In Nederland wilde ‘Geen 4 mei voor mij’ lawaai maken tijdens een stille minuut, maar het kan ook omgekeerd. Tijdens de demonstraties in Turkije tegen de ontruiming van een centraal plein bleef eerst één choreograaf stil staan, en later vele anderen met hem. Een jaar nadat een storm over Pukkelpop raasde, vroeg zangeres Skunk Anansie om allemaal samen 20 seconden veel kabaal te maken, uit eerbied voor de slachtoffers.
Respect kan stil of luid zijn. Wat telt is de intentie en de aandacht. En dat is zeldzaam in de swipende wereld.
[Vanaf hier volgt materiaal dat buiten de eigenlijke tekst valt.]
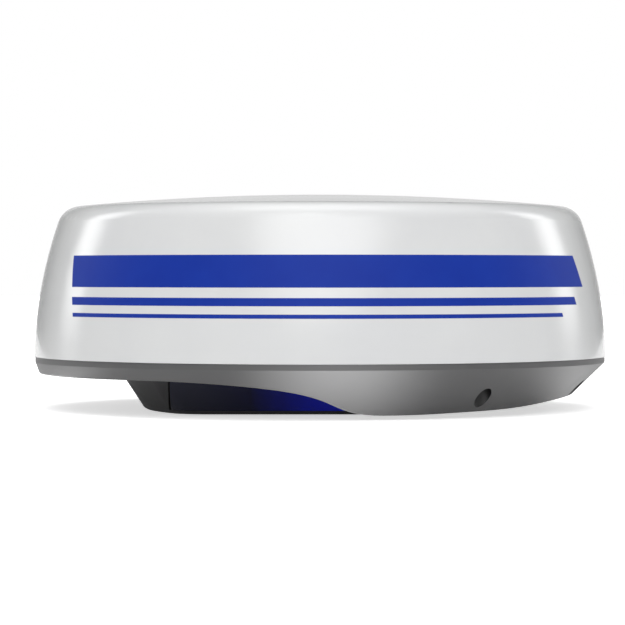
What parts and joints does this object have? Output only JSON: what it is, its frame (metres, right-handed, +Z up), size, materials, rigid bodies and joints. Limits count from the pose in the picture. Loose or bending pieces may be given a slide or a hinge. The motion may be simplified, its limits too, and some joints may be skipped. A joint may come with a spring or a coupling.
{
  "type": "radar dome antenna",
  "caption": "Round white radar dome on a grey base with a swept skirt, closed over a belt-driven rotating antenna array; the cover lifts off for service.",
  "frame": {"origin": "centre of the foot's underside, on the antenna's axis of rotation", "axes": "+Z up along the antenna's axis, -X towards the bow, +X aft, -Y to port and +Y to starboard; the XZ plane is the middle plane"},
  "size_m": [0.6089, 0.609, 0.2263],
  "materials": {
    "radome_gelcoat": "glossy white radome shell",
    "base_grey": "satin grey moulded base",
    "foot_paint": "dark grey powder-coated casting",
    "accent_blue": "deep blue smoked panel",
    "seal_rubber": "soft black seal",
    "stainless": "plain stainless steel",
    "brass_insert": "turned brass",
    "black_nylon": "moulded black nylon",
    "cast_aluminium": "cast, machined where it fits",
    "sheet_aluminium": "brushed folded sheet",
    "bearing_steel": "ground and polished",
    "pulley_plastic": "glass-filled nylon",
    "belt_rubber": "toothed belt",
    "motor_steel": "black motor case",
    "board_green": "solder-masked circuit board",
    "microwave_laminate": "cream microwave laminate",
    "patch_copper": "plated copper",
    "electronic_parts": "moulded components",
    "magnet_nickel": "nickel-plated",
    "lead_jacket": "lead jacket",
    "coax_copper": "bare copper jacket"
  },
  "bodies": {
    "base": {"base_housing": "base_grey", "radome_gasket": "seal_rubber", "cover_screws": "stainless", "cover_screw_washers": "seal_rubber", "cover_screw_clips": "black_nylon", "breather_vent": "black_nylon", "vent_lock_nut": "black_nylon", "foot_block": "foot_paint", "accent_panel_port": "accent_blue", "accent_panel_starboard": "accent_blue", "mount_inserts": "stainless", "foot_screws": "stainless", "power_socket": "black_nylon", "network_socket": "black_nylon", "socket_nuts": "brass_insert", "bearing_housing": "cast_aluminium", "turret_screws": "stainless", "lower_bearing": "bearing_steel", "upper_bearing": "bearing_steel", "heading_sensor": "black_nylon", "motor_body": "motor_steel", "motor_bracket": "sheet_aluminium", "motor_screws": "stainless", "bracket_screws": "stainless", "drive_belt": "belt_rubber", "rotary_joint_stator": "brass_insert", "radio_coax": "coax_copper", "main_board": "board_green", "power_board": "board_green", "main_board_parts": "electronic_parts", "power_board_parts": "electronic_parts", "board_standoffs": "brass_insert", "board_screws": "stainless", "radio_module": "cast_aluminium", "radio_lid": "cast_aluminium", "radio_screws": "stainless", "power_lead": "lead_jacket", "network_lead": "lead_jacket", "motor_lead": "lead_jacket", "lead_clips": "black_nylon"},
    "antenna": {"main_shaft": "stainless", "shaft_retaining_ring": "stainless", "driven_pulley": "pulley_plastic", "pulley_screws": "stainless", "index_magnet": "magnet_nickel", "rotary_joint_rotor": "brass_insert", "rotor_coax": "coax_copper", "array_frame": "sheet_aluminium", "array_end_caps": "black_nylon", "array_panel": "microwave_laminate", "array_patches": "patch_copper", "antenna_carrier": "sheet_aluminium", "carrier_screws": "stainless", "array_screws": "stainless", "feed_board": "board_green"},
    "motor_rotor": {"motor_shaft": "bearing_steel", "drive_pulley": "sheet_aluminium"},
    "radome": {"radome_cover": "radome_gelcoat", "cover_inserts": "brass_insert"}
  },
  "joints": [
    {"name": "antenna_spin", "type": "hinge", "parent": "base", "child": "antenna", "pos_m": [0, 0, 0.08], "axis": [0, 0, 1], "continuous": true},
    {"name": "motor_spin", "type": "hinge", "parent": "base", "child": "motor_rotor", "pos_m": [0.105, 0, 0.08], "axis": [0, 0, 1], "continuous": true},
    {"name": "radome_lift", "type": "slide", "parent": "base", "child": "radome", "axis": [0, 0, 1], "range_m": [0, 0.26]}
  ],
  "couplings": [
    {"joint": "motor_spin", "follows": "antenna_spin", "ratio": 4}
  ]
}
Hoe los je dat nu op in Nederland? Tja, tegelijk stil zijn en lawaai maken kan natuurlijk niet. Maar de lawaaimakers hebben wel een punt dat zelfs officiële stille minuten niet in stenen tafelen gebeiteld zijn. Discussie is goed, “de herrie brengt ons verder”, zegt Ilse Raaijmakers, die een boek publiceerde over de Dodenherdenking met de veelzeggende titel ‘De stilte en de storm’.
Wellicht is het tijd om herdenkingen te her-denken met nieuwe vormen en gedachten. Ik zou het fijn vinden als dat in stilte blijft gebeuren. Ik denk aan de vierdaagse tocht IJzer 2018 waarbij ik vorige maand een stukje meefietste. Dichters hielden letterlijk halt in de berm. Ze lazen eigen gedichten en verzen van 100 jaar geleden voor, zowel van Vlaamse frontsoldaten, Britse war poetsals van ‘den Duits’ of van een Indiase dichter. We vielen daar met z’n allen voortdurend stil in de Westhoek. En dat zal me nog lang heugen.
In mijn ideale wereld is stilte een vrijplaats, politiek niet te claimen, inclusief, een ruimte die de tegenstellingen overstijgt, niet verkaveld, van niemand en voor iedereen. You may say I’m a dreamer, but I’m not the only one.